Mandy Macfadden, Backstage Artist
Seasons at NYFW: 2
The look: "There was this designer Cong Tri who showed for the first time," says Macfadden of one of her favourite shows. "We used Dyson dryers to blow-dry hairspray into dry hair and make a ponytail," she continues. "It gave the ponytail a really sleek centre part. Then we did a knot in the hair and pinned it," she says. "...we sprayed hairspray really close to the hair to keep it super sleek and strong."
Why it's a trend: "A few seasons ago, we were seeing lots of wet hair, then we were seeing lots of dry hair," explains Macfadden. "When we blow dried the hairspray into the hair, it gave it that look of being like formed and crisp. The visual of the texture is different," she says.
How to nail it at home: "Brush, brush, brush to make your ponytail nice and clean," says Macfadden. "Use a long tail comb to create a nice side part," she adds. "Keep applying hairspray and brushing, and then finish with a lot of hairspray."
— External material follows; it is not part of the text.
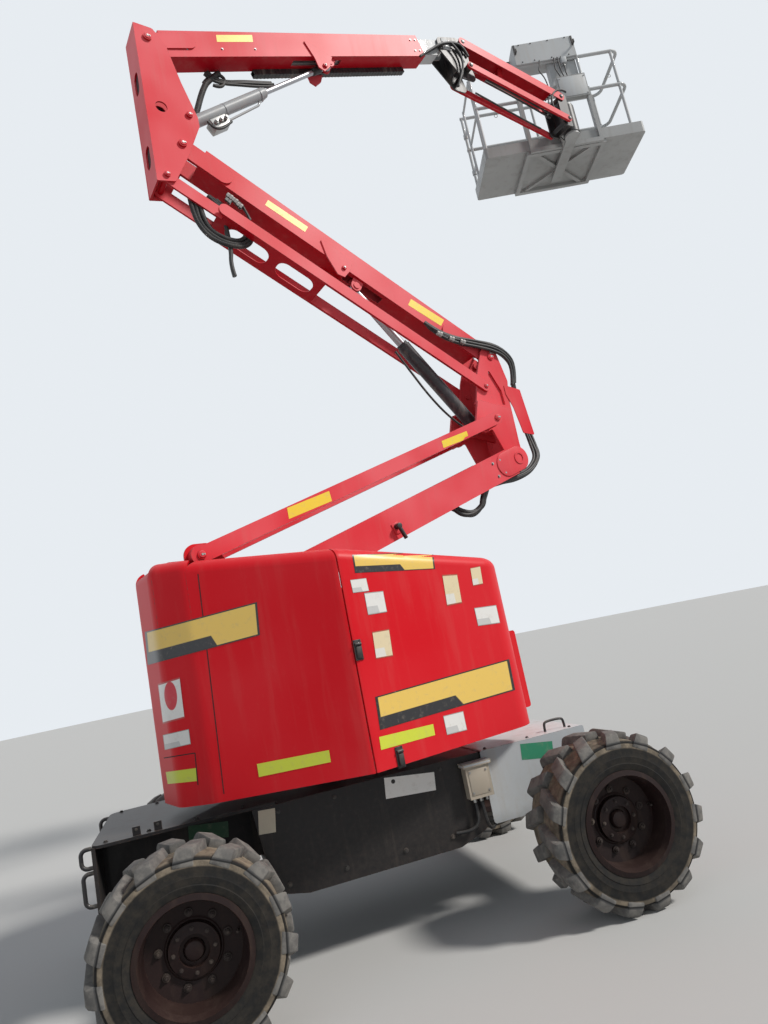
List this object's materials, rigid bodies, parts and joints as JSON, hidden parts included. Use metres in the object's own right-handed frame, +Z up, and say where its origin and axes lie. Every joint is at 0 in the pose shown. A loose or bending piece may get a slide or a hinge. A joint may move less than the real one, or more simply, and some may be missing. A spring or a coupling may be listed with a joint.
{
  "type": "articulating boom lift",
  "caption": "Self-propelled work platform on four lugged tyres with a slewing turret, folding riser arms, telescoping boom and jib.",
  "frame": {"origin": "bottom centre of the whole object's bounding box, on the ground at the tyres' contact plane", "axes": "+X along the chassis from the steered end to the driven end, +Y to the far side, +Z up"},
  "size_m": [6.5382, 3.4294, 7.9357],
  "materials": {
    "barrel": "grey paint",
    "dark": "dark charcoal paint",
    "hose": "ribbed hose carrier",
    "pale": "pale grey paint",
    "red": "gloss paint, sun-faded",
    "rim": "dark red-brown paint",
    "rod": "polished",
    "tyre": "dusty rubber"
  },
  "bodies": {
    "chassis": {"chassis_frame": "dark", "steer_end_cover": "dark", "drive_end_cover": "pale", "tie_down_loops": "dark", "drive_axle": "dark", "steer_axle": "dark", "junction_box": "pale", "slew_ring": "dark"},
    "steer_knuckle_near": {"steer_knuckle_near": "dark"},
    "steer_knuckle_far": {"steer_knuckle_far": "dark"},
    "tie_rod": {"tie_rod": "dark"},
    "wheel_steer_near": {"tyre_steer_near": "tyre", "rim_steer_near": "rim"},
    "wheel_steer_far": {"tyre_steer_far": "tyre", "rim_steer_far": "rim"},
    "wheel_drive_near": {"tyre_drive_near": "tyre", "rim_drive_near": "rim"},
    "wheel_drive_far": {"tyre_drive_far": "tyre", "rim_drive_far": "rim"},
    "turret": {"turntable": "red", "turret_front": "red", "tail_hood": "red", "counterweight": "dark", "engine": "dark", "hydraulic_tank": "dark"},
    "hood_near": {"hood_near": "red"},
    "hood_far": {"hood_far": "red"},
    "lower_arm": {"lower_arm": "red"},
    "lower_links": {"lower_links": "red"},
    "tower_knuckle": {"tower_knuckle": "red", "hose_guard": "red"},
    "upper_arm": {"upper_arm": "red"},
    "upper_link": {"upper_link": "red"},
    "upright": {"upright": "red"},
    "tower_cylinder": {"tower_cylinder": "barrel"},
    "tower_rod": {"tower_rod": "rod"},
    "main_boom": {"main_boom": "red", "hose_tray": "hose"},
    "fly_boom": {"fly_boom": "barrel"},
    "luff_cylinder": {"luff_cylinder": "barrel"},
    "luff_rod": {"luff_rod": "rod"},
    "jib_base": {"jib_base": "dark"},
    "jib_arm": {"jib_arm": "red"},
    "jib_bars": {"jib_bars": "red"},
    "rotator": {"rotator": "dark"},
    "jib_cylinder": {"jib_cylinder": "barrel"},
    "jib_rod": {"jib_rod": "rod"},
    "platform": {"platform_mount": "dark", "platform_floor": "pale", "platform_rails": "pale", "control_box": "pale"},
    "platform_gate": {"platform_gate": "pale"}
  },
  "joints": [
    {"name": "steer", "type": "hinge", "parent": "chassis", "child": "steer_knuckle_near", "pos_m": [-2.74139, -1.35072, 0.46], "axis": [0, 0, 1], "range_deg": [-30, 30]},
    {"name": "steer_far", "type": "hinge", "parent": "chassis", "child": "steer_knuckle_far", "pos_m": [-2.74139, 0.26128, 0.46], "axis": [0, 0, 1], "range_deg": [-30, 30]},
    {"name": "tie_rod_swing", "type": "hinge", "parent": "steer_knuckle_near", "child": "tie_rod", "pos_m": [-2.58139, -1.35072, 0.46], "axis": [0, 0, 1], "range_deg": [-30, 30]},
    {"name": "wheel_steer_near", "type": "hinge", "parent": "steer_knuckle_near", "child": "wheel_steer_near", "pos_m": [-2.74139, -1.53722, 0.46], "axis": [0, 1, 0], "continuous": true},
    {"name": "wheel_drive_near", "type": "hinge", "parent": "chassis", "child": "wheel_drive_near", "pos_m": [-0.48139, -1.53722, 0.46], "axis": [0, 1, 0], "continuous": true},
    {"name": "wheel_steer_far", "type": "hinge", "parent": "steer_knuckle_far", "child": "wheel_steer_far", "pos_m": [-2.74139, 0.44778, 0.46], "axis": [0, 1, 0], "continuous": true},
    {"name": "wheel_drive_far", "type": "hinge", "parent": "chassis", "child": "wheel_drive_far", "pos_m": [-0.48139, 0.44778, 0.46], "axis": [0, 1, 0], "continuous": true},
    {"name": "slew", "type": "hinge", "parent": "chassis", "child": "turret", "pos_m": [-1.61139, -0.54472, 0.999], "axis": [0, 0, 1], "range_deg": [-193.8, 161.2]},
    {"name": "hood_near_swing", "type": "hinge", "parent": "turret", "child": "hood_near", "pos_m": [-0.73442, -0.68627, 1.433], "axis": [0, 0, 1], "range_deg": [0, 75]},
    {"name": "hood_far_swing", "type": "hinge", "parent": "turret", "child": "hood_far", "pos_m": [-0.94884, 0.04702, 1.433], "axis": [0, 0, -1], "range_deg": [0, 75]},
    {"name": "lower_lift", "type": "hinge", "parent": "turret", "child": "lower_arm", "pos_m": [-2.33125, -0.75522, 2.013], "axis": [0.2807, -0.9598, 0], "range_deg": [-38.5, 29.5]},
    {"name": "lower_link_lift", "type": "hinge", "parent": "turret", "child": "lower_links", "pos_m": [-2.52321, -0.81135, 2.326], "axis": [0.2807, -0.9598, 0], "range_deg": [-38.5, 29.5]},
    {"name": "knuckle_level", "type": "hinge", "parent": "lower_arm", "child": "tower_knuckle", "pos_m": [0.06442, -0.05468, 2.84815], "axis": [0.2807, -0.9598, 0], "range_deg": [-29.5, 38.5]},
    {"name": "upper_lift", "type": "hinge", "parent": "tower_knuckle", "child": "upper_arm", "pos_m": [0.14985, -0.0297, 3.787], "axis": [-0.2807, 0.9598, 0], "range_deg": [-42.4, 16.1]},
    {"name": "upper_link_lift", "type": "hinge", "parent": "tower_knuckle", "child": "upper_link", "pos_m": [0.00972, -0.07067, 3.512], "axis": [-0.2807, 0.9598, 0], "range_deg": [-42.4, 16.1]},
    {"name": "upright_level", "type": "hinge", "parent": "upper_arm", "child": "upright", "pos_m": [-2.15291, -0.70307, 5.28037], "axis": [-0.2807, 0.9598, 0], "range_deg": [-16.1, 42.4]},
    {"name": "tower_cylinder_tilt", "type": "hinge", "parent": "tower_knuckle", "child": "tower_cylinder", "pos_m": [-0.06611, -0.09285, 3.193], "axis": [0.2807, -0.9598, 0], "range_deg": [-13.83, 35.6]},
    {"name": "tower_cylinder_slide", "type": "slide", "parent": "tower_cylinder", "child": "tower_rod", "axis": [-0.5977, -0.1748, 0.7825], "range_m": [-0.4721, 0.1805]},
    {"name": "luff", "type": "hinge", "parent": "upright", "child": "main_boom", "pos_m": [-2.28056, -0.7404, 6.11237], "axis": [0.2807, -0.9598, 0], "range_deg": [-18, 54]},
    {"name": "luff_cylinder_tilt", "type": "hinge", "parent": "upright", "child": "luff_cylinder", "pos_m": [-2.07133, -0.67921, 5.53137], "axis": [0.2807, -0.9598, 0], "range_deg": [-15.62, 45.87]},
    {"name": "luff_cylinder_slide", "type": "slide", "parent": "luff_cylinder", "child": "luff_rod", "axis": [0.7915, 0.2315, 0.5656], "range_m": [-0.1772, 0.5277]},
    {"name": "telescope", "type": "slide", "parent": "main_boom", "child": "fly_boom", "axis": [0.9128, 0.2669, 0.309], "range_m": [0, 1.4]},
    {"name": "jib_level", "type": "hinge", "parent": "fly_boom", "child": "jib_base", "pos_m": [0.53095, 0.08175, 7.06414], "axis": [0.2807, -0.9598, 0], "range_deg": [-54, 18]},
    {"name": "jib_lift", "type": "hinge", "parent": "jib_base", "child": "jib_arm", "pos_m": [0.75074, 0.14602, 7.13414], "axis": [0.2807, -0.9598, 0], "range_deg": [-48.7, 80]},
    {"name": "jib_bar_lift", "type": "hinge", "parent": "jib_base", "child": "jib_bars", "pos_m": [0.75074, 0.14602, 6.84214], "axis": [0.2807, -0.9598, 0], "range_deg": [-48.7, 80]},
    {"name": "head_level", "type": "hinge", "parent": "jib_arm", "child": "rotator", "pos_m": [1.9743, 0.50381, 6.87941], "axis": [0.2807, -0.9598, 0], "range_deg": [-80, 48.7]},
    {"name": "jib_cylinder_tilt", "type": "hinge", "parent": "jib_base", "child": "jib_cylinder", "pos_m": [0.73155, 0.14041, 7.01414], "axis": [0.2807, -0.9598, 0], "range_deg": [-46.18, 75.54]},
    {"name": "jib_cylinder_slide", "type": "slide", "parent": "jib_cylinder", "child": "jib_rod", "axis": [0.9572, 0.2799, -0.0736], "range_m": [-0.0854, 0.139]},
    {"name": "platform_swing", "type": "hinge", "parent": "rotator", "child": "platform", "pos_m": [2.14419, 0.55349, 6.58141], "axis": [0, 0, 1], "range_deg": [-148.7, 31.3]},
    {"name": "gate_swing", "type": "hinge", "parent": "platform", "child": "platform_gate", "pos_m": [1.53533, 1.67737, 7.08141], "axis": [0, 0, 1], "range_deg": [0, 70]}
  ],
  "couplings": [
    {"joint": "steer_far", "follows": "steer", "ratio": 1},
    {"joint": "tie_rod_swing", "follows": "steer", "ratio": -1},
    {"joint": "lower_link_lift", "follows": "lower_lift", "ratio": 1},
    {"joint": "knuckle_level", "follows": "lower_lift", "ratio": -1},
    {"joint": "upper_link_lift", "follows": "upper_lift", "ratio": 1},
    {"joint": "upright_level", "follows": "upper_lift", "ratio": -1},
    {"joint": "tower_cylinder_tilt", "follows": "upper_lift", "ratio": -0.82784},
    {"joint": "tower_cylinder_slide", "follows": "upper_lift", "m_per_rad": 0.63527},
    {"joint": "luff_cylinder_tilt", "follows": "luff", "ratio": 0.84018},
    {"joint": "luff_cylinder_slide", "follows": "luff", "m_per_rad": 0.55774},
    {"joint": "jib_level", "follows": "luff", "ratio": -1},
    {"joint": "jib_bar_lift", "follows": "jib_lift", "ratio": 1},
    {"joint": "head_level", "follows": "jib_lift", "ratio": -1},
    {"joint": "jib_cylinder_tilt", "follows": "jib_lift", "ratio": 0.938},
    {"joint": "jib_cylinder_slide", "follows": "jib_lift", "m_per_rad": 0.0981}
  ]
}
Grace Lee, Lead Makeup Artist for Maybelline New York Canada
Seasons at NYFW: 12
The look: "At Rebecca Minkoff, it really was this romantic blurred red pink lip. The designer had this vision of the girls vacationing in Ibiza, so we kept the skin very dewy and natural," says Lee. After highlighting the eyes with a bit of silver gel pencil to make the eyes pop on the runway, Lee and her team applied just a coat of mascara on the top lashes.
Why it's a trend: Lee says she saw a lot of bold lips for NYFW. "With Maybelline making a red lipstick that's made for all skin tones which hopefully means women will be more open to trying the colour now," says Lee. "It's a look that keeps coming back because it's so classic. You really can't go wrong with a red lip."
How to nail it at home: "Get the Maybelline Red For All Lipstick," advises Lee. Those who are a bit scared about applying a red lip, should start with a stain, just tapping it on with your finger at the centre of the lips. "With the Rebecca Minkoff look, it's really about creating a lot of colour at the centre of the lips and then having it blur out at the edges, so it doesn't look like you have a striking red lip on."